I do need to say here, that a couple of my regulars are awesome people who genuinely have an interest in what I’m up to, and I really appreciate that. Some days, an inquisitive customer can help me out of an insecurity downward spiral. So, thanks.

So, this blog is where I go to talk and read about writing fiction. It’s awesome to see other writers who are in the same stage as me, or who are just getting published. Or really, in any stage. It all helps. To be able to commiserate, and to see that there really will be a light at the end of the tunnel, someday.

Anyway, I just wanted to get that off my chest the last few days. Now, it’s time to put an end to this blather and finish chapter 5!



2 thoughts on “Cryptograms: the Do’s and… Just Don’t

  1. I’ve had my own recent doldrums, and the “too few views” problem has plagued me for months. Whatever I post regularly gets comments and views (though rarely topping 20), but then I go on another blog and see things like “Join 1000+ other followers”, “200,000 views since the blog started” and feel like I’m a right fool for thinking I will ever get more than a handful of people who enjoy viewing my blog.

    But I’m starting to think of it in another way.
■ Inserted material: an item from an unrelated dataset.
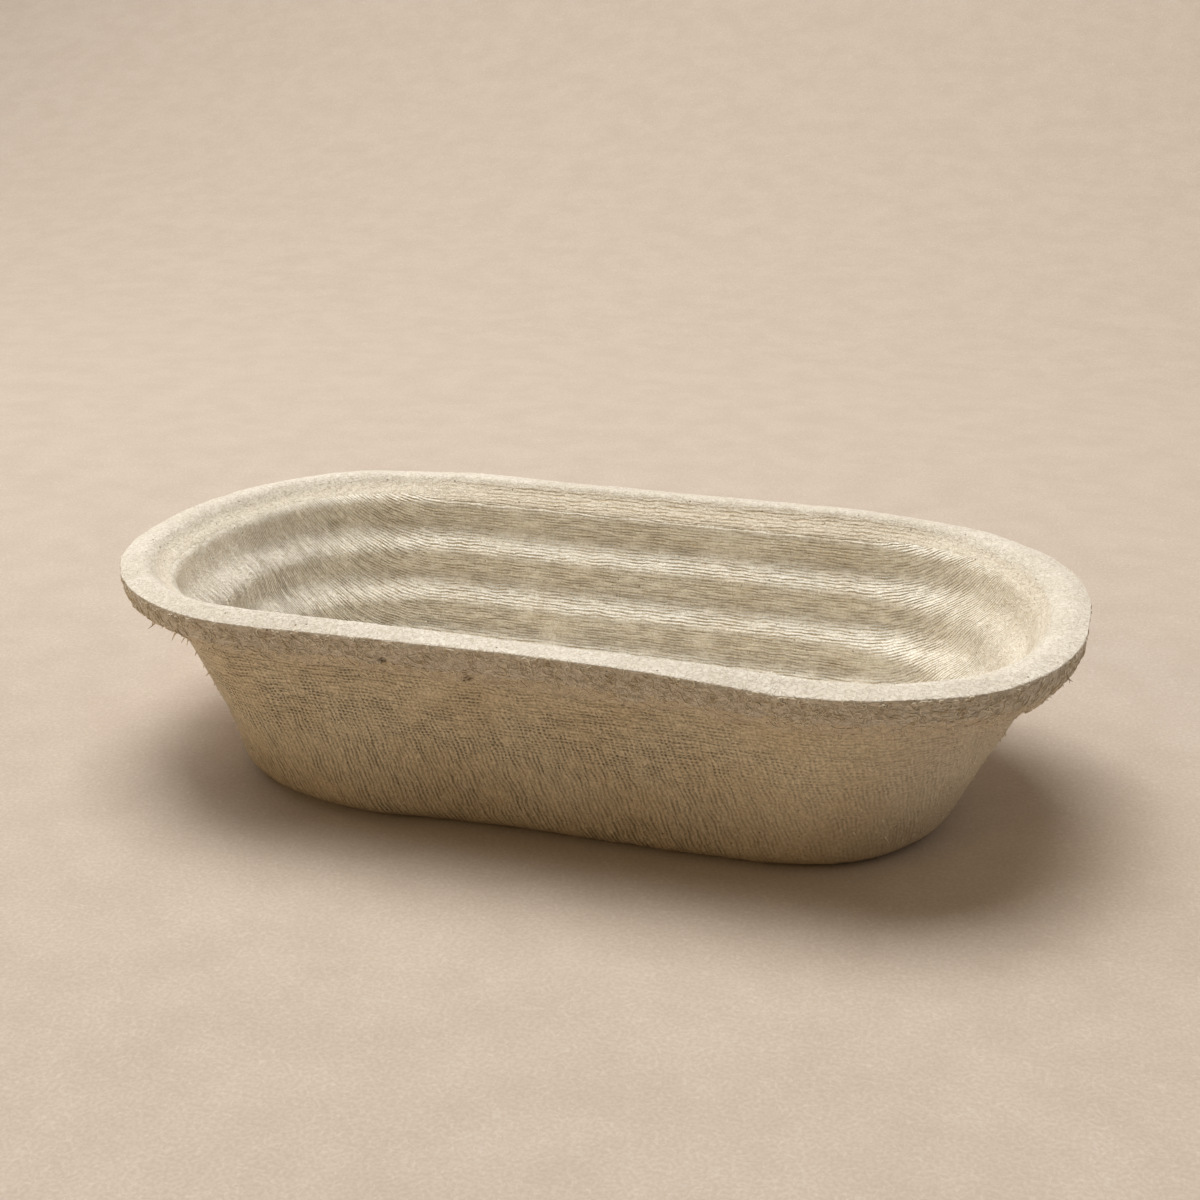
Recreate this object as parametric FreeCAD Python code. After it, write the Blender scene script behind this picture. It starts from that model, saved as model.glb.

I have enough people that every post I can have a conversation, but not so many that trying to respond to them all comes off as rushed or excessively time-consuming (80/20 rule and all that). I’m building connections with people, and getting to enjoy finding out what they do (mostly because I always check out the blogs of people who follow me). It’s essentially what social networking promised to me for years, and yet I never could get a feel for. My passion for writing has helped satisfy in its own way my desire for meeting like minds, and talking up a storm about our interests.

    • I’d say I agree with your assessment. I really enjoy that I have followers who’ve been reading this blog since its inception. These folks have read along for over two years now and they’re finally comfortable enough to comment on posts. It’s great to recognize faces from WordPress in other forms of social media too. I’ve invested the time, and it’s finally feeling like the community I’ve been looking for. Color me pleased.